Seit 50 Jahren züchtet Dieter Kunz Kaninchen. Seit 1989 ist er Vorsitzender des Kaninchenzuchtvereins P17 Gersbach e.V. in Pirmasens, das so etwas wie die heimliche Kaninchenhauptstadt in Rheinland-Pfalz ist. Im Landkreisgebiet gibt es 17 Vereine mit insgesamt fast 1000 Mitgliedern. Zum Vergleich: Im Zentralverband Deutscher Rasse-Kaninchenzüchter e.V. sind 120.000 Mitglieder organisiert. Als einzige Messestadt im Land richtet Pirmasens regelmäßig Kaninchenschauen aus. In der Stadt selbst gibt es noch drei Vereine. Doch auch vor ihnen macht der Strukturwandel nicht halt. Nachwuchssorgen gibt es auch in der Kaninchenzucht. In Pirmasens stehen ihr schwierige Zeiten bevor.
Dieter Kunz hat ein Hasenkaninchen auf den Tisch gelegt. „Das habe ich vor kurzem gekauft, weil es eine schöne Länge hat. Das ist bei Hasenkaninchen besonders wichtig.“ Entscheidend, erklärt er, seien zudem die „schönen Läufe“ und eine „ansprechende Deckfarbe“. In diesem Fall: Rot-Braun.
Angefangen hat alles mit seinem Vater, Emil Kunz. Der war Landwirt und hatte immer Tiere auf dem Hof, der jetzt Dieter Kunz gehört. Eines Tages schenkte ihm jemand Kaninchen – und er wurde sie einfach nicht mehr los. Emil Kunz spannte seine ganze Familie ein: Sohn Dieter begann im Alter von 13 Jahren, Sohn Günther half anfangs nur mit und züchtet erst seit 1980 selbst. Der Bruder habe erst sehr spät die nötigee Energie entwickelt, sagt Dieter Kunz. „Aber er hat sich schon gesteigert“, erkennt er neidlos an.
Wenn er darüber redet, was so besonders ist an der Kaninchenzucht, blickt Dieter Kunz ins Weite seines Stalles: „Ich fühle mich einfach wohl, wenn ich allein bin mit meinen Hasen.“ Ab und zu kommt ein anderer Züchter vorbei, dann diskutieren sie stundenlang über die Tiere und deren Pfoten. Einmal im Monat finden Vereinssitzungen statt. Und im Herbst beginnt der eigentliche Sinn der Züchterei: Dann ist Messesaison und die Brüder Kunz reisen durch das ganze Land.
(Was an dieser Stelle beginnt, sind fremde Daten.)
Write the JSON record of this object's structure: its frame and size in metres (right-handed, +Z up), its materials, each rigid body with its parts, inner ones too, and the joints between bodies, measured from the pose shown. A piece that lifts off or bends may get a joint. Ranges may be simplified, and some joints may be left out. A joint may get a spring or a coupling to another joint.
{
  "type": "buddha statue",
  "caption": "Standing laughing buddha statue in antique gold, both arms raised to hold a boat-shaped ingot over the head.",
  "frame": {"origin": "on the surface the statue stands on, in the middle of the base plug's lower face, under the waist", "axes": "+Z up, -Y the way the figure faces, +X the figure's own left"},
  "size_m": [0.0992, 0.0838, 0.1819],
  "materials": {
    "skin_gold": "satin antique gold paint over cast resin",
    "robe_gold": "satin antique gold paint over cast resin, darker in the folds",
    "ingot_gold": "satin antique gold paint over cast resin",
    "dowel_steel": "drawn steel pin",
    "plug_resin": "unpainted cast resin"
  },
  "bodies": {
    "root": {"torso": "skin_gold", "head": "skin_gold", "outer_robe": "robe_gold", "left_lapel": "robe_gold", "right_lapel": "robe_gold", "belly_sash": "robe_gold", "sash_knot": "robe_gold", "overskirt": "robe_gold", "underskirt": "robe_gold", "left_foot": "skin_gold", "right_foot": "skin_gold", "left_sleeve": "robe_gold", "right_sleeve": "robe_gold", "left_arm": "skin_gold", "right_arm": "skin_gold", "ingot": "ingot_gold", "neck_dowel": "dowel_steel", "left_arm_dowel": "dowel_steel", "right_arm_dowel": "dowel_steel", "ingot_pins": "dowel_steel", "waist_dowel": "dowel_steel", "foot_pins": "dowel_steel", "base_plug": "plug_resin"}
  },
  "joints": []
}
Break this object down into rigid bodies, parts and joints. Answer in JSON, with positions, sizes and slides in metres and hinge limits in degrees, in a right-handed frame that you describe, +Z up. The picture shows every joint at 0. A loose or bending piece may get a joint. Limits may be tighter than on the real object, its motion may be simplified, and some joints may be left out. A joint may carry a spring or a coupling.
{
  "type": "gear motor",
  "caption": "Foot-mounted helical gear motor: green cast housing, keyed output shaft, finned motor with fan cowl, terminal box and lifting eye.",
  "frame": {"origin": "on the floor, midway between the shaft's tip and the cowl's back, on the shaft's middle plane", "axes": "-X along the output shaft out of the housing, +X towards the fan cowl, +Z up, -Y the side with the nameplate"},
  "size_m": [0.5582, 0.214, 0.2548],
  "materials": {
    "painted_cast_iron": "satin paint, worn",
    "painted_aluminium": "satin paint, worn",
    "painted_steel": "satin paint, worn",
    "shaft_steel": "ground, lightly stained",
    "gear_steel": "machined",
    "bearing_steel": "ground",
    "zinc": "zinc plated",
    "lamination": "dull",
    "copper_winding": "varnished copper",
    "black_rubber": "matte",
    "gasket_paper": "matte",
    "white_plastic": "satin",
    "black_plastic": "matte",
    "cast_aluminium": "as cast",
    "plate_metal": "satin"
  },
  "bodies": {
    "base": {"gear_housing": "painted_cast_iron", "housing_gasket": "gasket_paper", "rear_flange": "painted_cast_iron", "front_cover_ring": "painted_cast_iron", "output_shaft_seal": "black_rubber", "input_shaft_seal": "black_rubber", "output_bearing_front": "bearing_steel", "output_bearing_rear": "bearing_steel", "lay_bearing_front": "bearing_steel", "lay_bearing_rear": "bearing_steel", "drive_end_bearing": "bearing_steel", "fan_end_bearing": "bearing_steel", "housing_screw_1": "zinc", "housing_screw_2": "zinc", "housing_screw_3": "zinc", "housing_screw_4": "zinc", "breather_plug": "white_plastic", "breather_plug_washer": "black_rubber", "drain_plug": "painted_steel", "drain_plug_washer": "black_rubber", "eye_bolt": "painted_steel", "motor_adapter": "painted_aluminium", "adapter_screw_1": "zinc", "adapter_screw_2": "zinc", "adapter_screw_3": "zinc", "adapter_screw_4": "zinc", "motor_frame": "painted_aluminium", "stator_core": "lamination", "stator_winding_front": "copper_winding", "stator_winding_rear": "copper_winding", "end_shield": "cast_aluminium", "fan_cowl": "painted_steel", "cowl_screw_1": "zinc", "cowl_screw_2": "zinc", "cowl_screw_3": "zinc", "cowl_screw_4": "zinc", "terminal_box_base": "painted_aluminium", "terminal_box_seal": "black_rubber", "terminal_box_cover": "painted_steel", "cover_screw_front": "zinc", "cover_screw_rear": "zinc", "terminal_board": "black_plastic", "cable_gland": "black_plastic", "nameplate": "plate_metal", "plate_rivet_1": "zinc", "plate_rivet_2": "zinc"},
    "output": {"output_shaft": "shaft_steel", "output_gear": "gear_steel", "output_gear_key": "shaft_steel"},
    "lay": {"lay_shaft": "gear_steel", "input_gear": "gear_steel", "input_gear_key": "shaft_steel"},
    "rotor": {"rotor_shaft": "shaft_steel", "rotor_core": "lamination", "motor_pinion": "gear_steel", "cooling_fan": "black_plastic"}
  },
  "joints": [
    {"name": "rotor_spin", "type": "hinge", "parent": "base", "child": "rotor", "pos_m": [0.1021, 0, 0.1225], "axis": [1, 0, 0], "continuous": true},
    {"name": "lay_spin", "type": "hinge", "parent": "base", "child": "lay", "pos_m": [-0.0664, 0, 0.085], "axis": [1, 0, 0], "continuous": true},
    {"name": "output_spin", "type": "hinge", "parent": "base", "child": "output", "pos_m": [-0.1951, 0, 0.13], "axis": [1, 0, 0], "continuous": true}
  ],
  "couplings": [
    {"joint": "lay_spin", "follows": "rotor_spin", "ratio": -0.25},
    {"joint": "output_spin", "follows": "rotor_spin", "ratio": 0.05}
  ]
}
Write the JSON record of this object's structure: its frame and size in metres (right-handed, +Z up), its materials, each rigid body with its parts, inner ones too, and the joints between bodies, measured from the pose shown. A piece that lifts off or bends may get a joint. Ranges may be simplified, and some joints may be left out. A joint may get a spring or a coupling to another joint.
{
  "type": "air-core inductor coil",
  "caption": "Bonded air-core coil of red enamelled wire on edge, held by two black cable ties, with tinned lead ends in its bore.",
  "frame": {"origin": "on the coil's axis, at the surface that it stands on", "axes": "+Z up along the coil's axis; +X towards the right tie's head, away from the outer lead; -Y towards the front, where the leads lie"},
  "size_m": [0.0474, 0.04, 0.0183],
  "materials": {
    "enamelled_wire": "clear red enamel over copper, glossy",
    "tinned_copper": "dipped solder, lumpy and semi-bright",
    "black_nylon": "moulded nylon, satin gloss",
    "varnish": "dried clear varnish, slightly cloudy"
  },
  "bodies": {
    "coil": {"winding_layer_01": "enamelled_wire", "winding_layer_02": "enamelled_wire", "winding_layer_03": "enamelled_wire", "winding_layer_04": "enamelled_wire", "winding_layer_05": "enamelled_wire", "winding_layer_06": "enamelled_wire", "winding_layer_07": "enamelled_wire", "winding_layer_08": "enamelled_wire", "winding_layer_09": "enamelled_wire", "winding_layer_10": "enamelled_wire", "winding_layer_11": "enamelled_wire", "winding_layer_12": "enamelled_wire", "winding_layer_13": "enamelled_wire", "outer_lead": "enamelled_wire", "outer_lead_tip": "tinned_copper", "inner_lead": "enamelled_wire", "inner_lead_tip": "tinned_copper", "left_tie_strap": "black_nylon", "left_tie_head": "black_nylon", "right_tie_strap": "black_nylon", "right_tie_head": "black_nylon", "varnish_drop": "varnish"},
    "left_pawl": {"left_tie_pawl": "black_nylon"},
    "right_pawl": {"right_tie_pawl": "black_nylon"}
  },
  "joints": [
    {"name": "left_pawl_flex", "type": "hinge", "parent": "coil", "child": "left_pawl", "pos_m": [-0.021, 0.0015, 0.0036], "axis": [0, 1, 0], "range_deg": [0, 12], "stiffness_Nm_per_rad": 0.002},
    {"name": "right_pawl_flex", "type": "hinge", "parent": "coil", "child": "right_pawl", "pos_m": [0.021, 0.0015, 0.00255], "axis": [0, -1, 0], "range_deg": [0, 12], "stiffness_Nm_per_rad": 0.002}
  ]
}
Auf den Schränken stehen unzählige goldene und silberne Pokale. Pfälzer-Jungtiermeister, Kreismeister, Meister der Rheinland-Pfälzischen Kaninchenzucht, Landesmeister in der Hasenkaninchenzucht. Dieter Kunz hat fast alles gewonnen, was es zu gewinnen gibt, allein Bundesmeister war er noch nicht. Bei den Bundesmeisterschaften in Leipzig Anfang Dezember möchte er das ändern. „Mein großes Ziel ist es, die braunen Hasenkaninchen auszustellen.“ Da hätte er in diesem Jahr einen schönen Wurf.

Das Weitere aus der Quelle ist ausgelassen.